### WHAT IS EXPECTED
Return the first line, the line containing "self.tree = tree", and every line between them, exactly as they stand.

### DATA BLOCK
^^^^^^^^

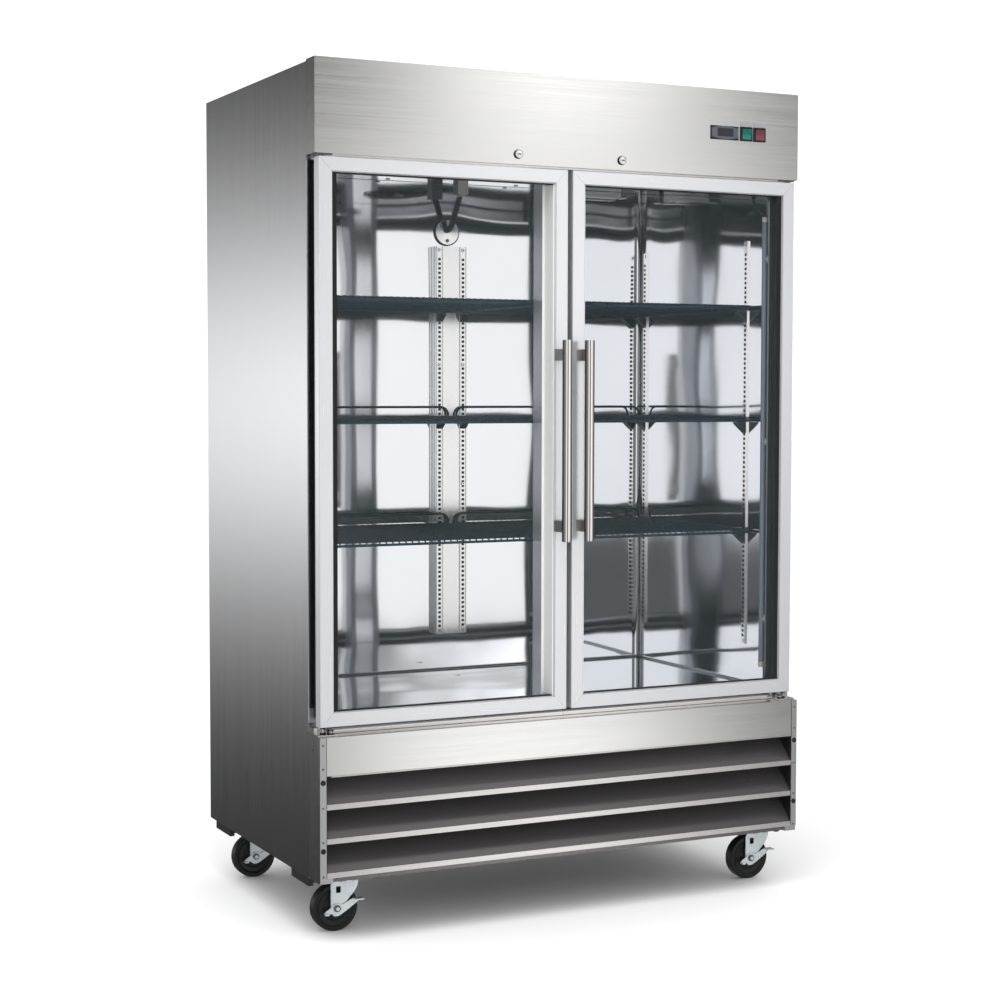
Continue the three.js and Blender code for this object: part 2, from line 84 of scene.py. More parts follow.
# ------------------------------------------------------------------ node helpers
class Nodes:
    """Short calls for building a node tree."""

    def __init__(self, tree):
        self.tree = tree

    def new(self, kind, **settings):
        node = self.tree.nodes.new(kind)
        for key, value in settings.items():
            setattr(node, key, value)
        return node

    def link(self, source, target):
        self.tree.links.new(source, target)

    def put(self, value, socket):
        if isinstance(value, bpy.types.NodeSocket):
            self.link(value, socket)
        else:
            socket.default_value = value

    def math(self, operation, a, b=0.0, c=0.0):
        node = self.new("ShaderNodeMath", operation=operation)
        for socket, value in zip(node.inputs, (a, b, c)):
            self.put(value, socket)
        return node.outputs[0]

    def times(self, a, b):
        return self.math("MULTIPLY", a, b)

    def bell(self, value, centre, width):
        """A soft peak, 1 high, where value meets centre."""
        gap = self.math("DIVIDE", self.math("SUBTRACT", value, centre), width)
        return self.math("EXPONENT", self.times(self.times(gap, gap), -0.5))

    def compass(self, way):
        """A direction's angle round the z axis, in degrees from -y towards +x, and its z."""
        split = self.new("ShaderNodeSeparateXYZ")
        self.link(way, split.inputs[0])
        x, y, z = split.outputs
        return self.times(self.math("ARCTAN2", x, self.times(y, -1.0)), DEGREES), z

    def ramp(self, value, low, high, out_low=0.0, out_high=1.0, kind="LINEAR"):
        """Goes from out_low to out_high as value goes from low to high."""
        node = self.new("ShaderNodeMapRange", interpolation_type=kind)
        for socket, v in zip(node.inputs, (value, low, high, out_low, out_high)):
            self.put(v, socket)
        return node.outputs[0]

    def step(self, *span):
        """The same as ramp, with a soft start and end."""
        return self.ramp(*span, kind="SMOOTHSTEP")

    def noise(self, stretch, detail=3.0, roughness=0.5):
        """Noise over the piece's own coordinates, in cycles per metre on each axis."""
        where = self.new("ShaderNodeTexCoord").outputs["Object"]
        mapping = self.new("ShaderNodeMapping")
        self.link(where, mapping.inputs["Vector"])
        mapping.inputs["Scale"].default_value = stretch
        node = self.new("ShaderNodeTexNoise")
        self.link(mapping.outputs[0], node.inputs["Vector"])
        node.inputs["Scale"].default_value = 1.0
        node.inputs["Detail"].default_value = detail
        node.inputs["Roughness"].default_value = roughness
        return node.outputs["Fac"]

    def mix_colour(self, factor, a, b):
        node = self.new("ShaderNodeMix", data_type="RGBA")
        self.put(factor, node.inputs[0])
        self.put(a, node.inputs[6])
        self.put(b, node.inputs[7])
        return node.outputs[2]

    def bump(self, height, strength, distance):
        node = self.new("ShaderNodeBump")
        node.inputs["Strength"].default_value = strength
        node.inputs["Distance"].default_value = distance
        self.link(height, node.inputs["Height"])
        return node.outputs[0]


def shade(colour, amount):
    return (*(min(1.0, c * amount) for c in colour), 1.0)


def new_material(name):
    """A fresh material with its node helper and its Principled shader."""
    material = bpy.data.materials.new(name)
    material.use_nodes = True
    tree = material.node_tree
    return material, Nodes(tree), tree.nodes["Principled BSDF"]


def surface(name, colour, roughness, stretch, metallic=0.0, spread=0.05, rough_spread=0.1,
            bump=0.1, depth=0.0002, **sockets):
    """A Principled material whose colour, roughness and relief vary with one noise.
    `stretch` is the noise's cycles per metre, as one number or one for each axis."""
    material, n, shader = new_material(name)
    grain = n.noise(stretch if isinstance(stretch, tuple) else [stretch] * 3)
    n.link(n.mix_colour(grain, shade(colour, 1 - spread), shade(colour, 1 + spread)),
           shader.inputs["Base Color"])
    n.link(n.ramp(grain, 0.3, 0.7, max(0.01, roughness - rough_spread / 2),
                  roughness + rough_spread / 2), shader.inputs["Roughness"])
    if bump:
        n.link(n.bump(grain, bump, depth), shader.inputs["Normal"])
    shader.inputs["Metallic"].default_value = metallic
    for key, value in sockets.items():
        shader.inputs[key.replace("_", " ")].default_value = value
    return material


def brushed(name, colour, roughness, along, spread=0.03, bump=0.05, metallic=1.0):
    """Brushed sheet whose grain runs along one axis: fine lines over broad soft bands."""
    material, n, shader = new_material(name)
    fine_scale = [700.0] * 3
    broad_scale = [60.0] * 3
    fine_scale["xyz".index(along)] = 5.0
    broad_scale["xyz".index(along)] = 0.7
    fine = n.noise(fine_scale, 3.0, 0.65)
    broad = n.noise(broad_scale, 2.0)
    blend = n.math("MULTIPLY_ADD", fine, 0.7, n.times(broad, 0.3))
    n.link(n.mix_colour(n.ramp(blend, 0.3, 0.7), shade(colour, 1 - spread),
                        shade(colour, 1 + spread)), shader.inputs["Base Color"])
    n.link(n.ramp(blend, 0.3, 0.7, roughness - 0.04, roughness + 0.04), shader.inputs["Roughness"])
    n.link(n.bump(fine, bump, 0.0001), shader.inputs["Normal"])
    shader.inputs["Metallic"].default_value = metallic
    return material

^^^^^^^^

### REPLY TO THE EXERCISE
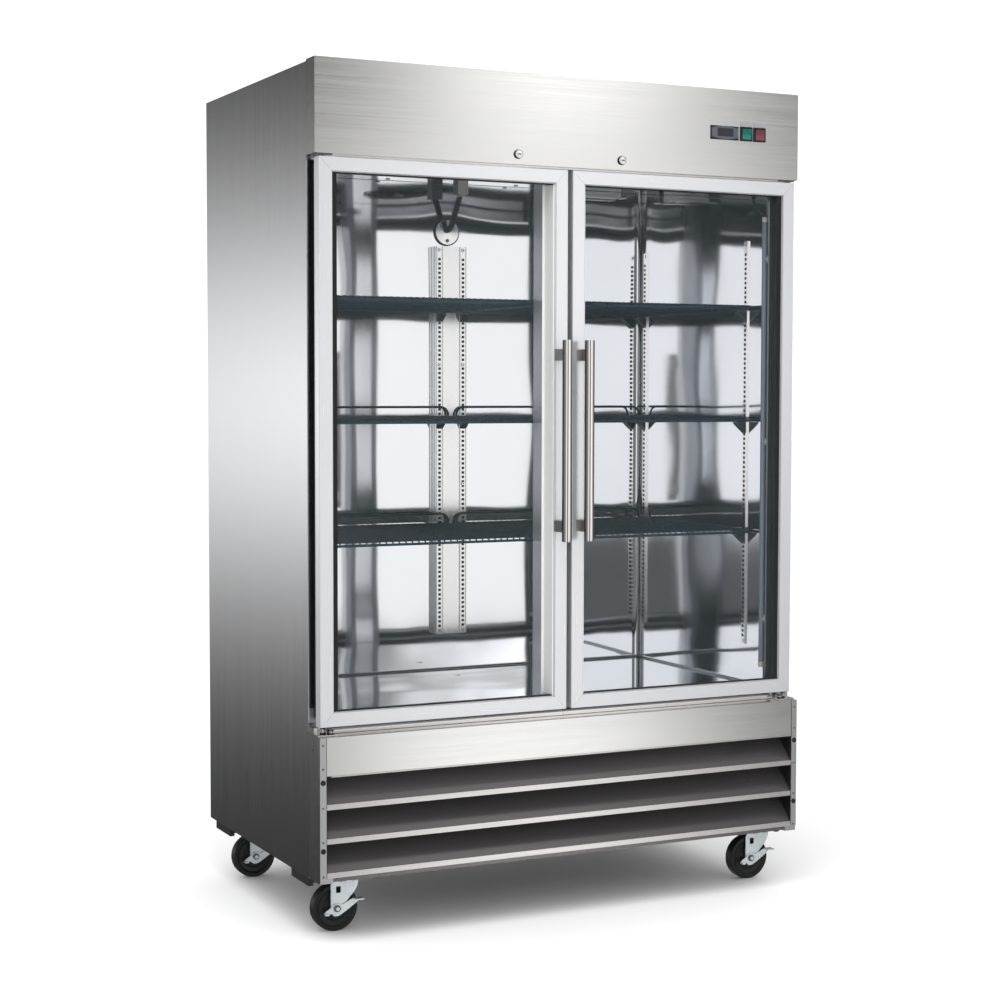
Continue the three.js and Blender code for this object: part 2, from line 84 of scene.py. More parts follow.
# ------------------------------------------------------------------ node helpers
class Nodes:
    """Short calls for building a node tree."""

    def __init__(self, tree):
        self.tree = tree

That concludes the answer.